Шостакович был вынужден отмалчиваться. Это унизительное переживание побудило композитора в будущем, когда он почувствовал страстное желание высказаться в симфонической музыке на актуальные общественно-политические темы, обратиться к помощи стихов, причем стихов именно Евтушенко. Как и почему это произошло?
Сейчас немногие помнят, что в первые послевоенные годы интерес к современной поэзии у читающей публики был невелик. В книжных магазинах пылились невостребованные сборники стихов, в том числе и дебютная книжка Евтушенко “Разведчики будущего”. Он сам стал свидетелем того, как пролиставший эту книжку парень со вздохом положил ее обратно: “Да разве это стихи? Это барабанный бой…”
Евтушенко вспоминал: “Это меня убило”. Как же так – рифмы красивые, образы броские, пресса расхвалила, – и все это никому не нужно? И он стал писать по-новому: “Я остался оптимистом, как и прежде. Но раньше мой оптимизм был розовый. Теперь в нем были все существующие цвета спектра, включая и черный” [137] Евтушенко Е.А. Волчий паспорт. М., 1998. С. 75.
.
Так Евтушенко впервые предъявил серьезную заявку на роль поэтической мембраны эпохи. Причем сделал он это, вопреки сегодняшним представлениям о его творческой параболе, вовсе не в “гражданском” жанре, а в сфере интимной лирики.
Сужу по себе и своим сверстникам. Что мы жадно читали, переписывали от руки и мгновенно запоминали наизусть?

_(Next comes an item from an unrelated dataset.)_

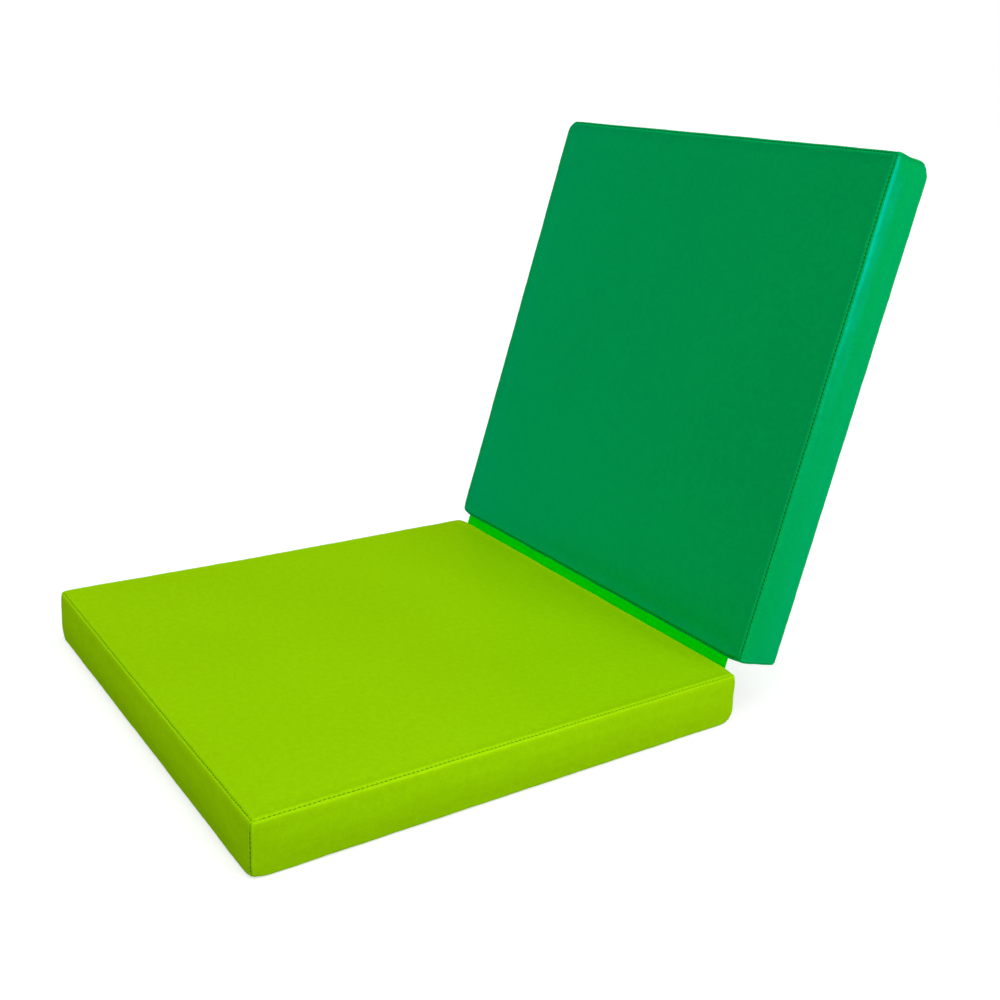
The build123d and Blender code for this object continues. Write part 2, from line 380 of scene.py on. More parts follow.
def spline(points, count):
    """A smooth curve through a few points, sampled evenly from end to end."""
    points = np.array(points, float)
    padded = np.vstack([2 * points[0] - points[1], points, 2 * points[-1] - points[-2]])
    sampled = []
    for place in np.linspace(0, len(points) - 1, count):
        index = min(int(place), len(points) - 2)
        t = place - index
        a, b, c, d = padded[index : index + 4]
        curve = (
            2 * b
            + (c - a) * t
            + (2 * a - 5 * b + 4 * c - d) * t**2
            + (3 * b - a - 3 * c + d) * t**3
        )
        sampled.append(curve / 2)
    return np.array(sampled)


def smoothstep(low, high, value):
    """0 up to low, 1 from high on, and an even rise between."""
    t = np.clip((value - low) / (high - low), 0, 1)
    return t * t * (3 - 2 * t)


# ---- cover shape

def turned(along, across, side):
    """A plan direction given along and across a side, turned to that side's place."""
    turn = side * math.pi / 2
    cos_turn, sin_turn = math.cos(turn), math.sin(turn)
    x = along * cos_turn - across * sin_turn
    y = along * sin_turn + across * cos_turn
    return np.stack([x, y], -1)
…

Стихи о любви, ее непростых изгибах, вообще о том, что сейчас называют lifestyle , “стиль жизни”: “Со мною вот что происходит, ко мне мой старый друг не ходит…” Или: “Ты спрашивала шепотом: «А что потом? А что потом?»” Или: “А что поют артисты джазовые…”
Все это выглядело ошеломляюще новым на фоне тогдашнего бездушно-официозного виршеплетства, да и сейчас впечатляет почти исповедальной искренностью и экономным поэтическим мастерством. Эти стихи ни с кем не спутаешь, это – Евтушенко, его неповторимое слово в русской поэзии ХХ века.
Но Шостаковича в поэзии Евтушенко притянуло другое, причем притянуло так сильно, что он стал называть его одним из самых любимых своих поэтов.
Внешне они разнились до чрезвычайности. О молодом Шостаковиче вспоминали как об элегантном красавчике. Но к началу 1960-х от былой элегантности не осталось и следа: это был консервативно и весьма невзрачно одевавшийся, видимо нервный и дерганый человек с угловатыми движениями и манерой речи, будто стилизованной под зощенковских персонажей. Он много курил, уголки его губ постоянно подергивались, он редко смотрел собеседнику в глаза.
Евтушенко, который годился Шостаковичу в сыновья, был, напротив, невероятно общителен и сверхъестественно говорлив, одевался во все иностранное: яркие пиджаки, модные брюки, немыслимых расцветок галстуки, свисавшие чуть ли не до колен. Заставить выступить с речью Шостаковича было всегда делом невероятно трудным. Евтушенко же, наоборот, трудно было оттащить от эстрады или трибуны; ему вынуждены были постоянно напоминать про регламент, а он смертельно обижался. (Но были у Шостаковича и Евтушенко две общие поведенческие черты. Композитор, как и поэт, очень любил путешествовать – правда, это было до напавших на него с возрастом недугов. И оба они были страстными футбольными – и хоккейными – болельщиками.)
Шостакович как-то (дело было в середине 1960-х) признался, что каждое утро вместо утренней молитвы произносит наизусть два стихотворения Евтушенко: “Сапоги” и “Карьера”. Это, честно говоря, наивысшая похвала, которую я когда-либо слышал по адресу Евтушенко. Она тем более поразительна из уст одного из величайших философов в музыке, каким нам является Шостакович во многих своих симфониях и особенно струнных квартетах.
“Карьера” (1957) врезалась в память благодаря хлесткому афоризму: “Забыты те, кто проклинали, но помнят тех, кого кляли”. Ясно, что для многажды проклинавшегося Шостаковича эти строчки имели особый смысл. Но о чем идет речь в “Сапогах” (1954), стихотворении двадцатидвухлетнего Евтушенко? О том, как в сибирском поезде военных лет у парнишки Жени его сверстник, босой пацан, украл американские сапоги, а ему вдруг стало жалко пойманного плачущего вора.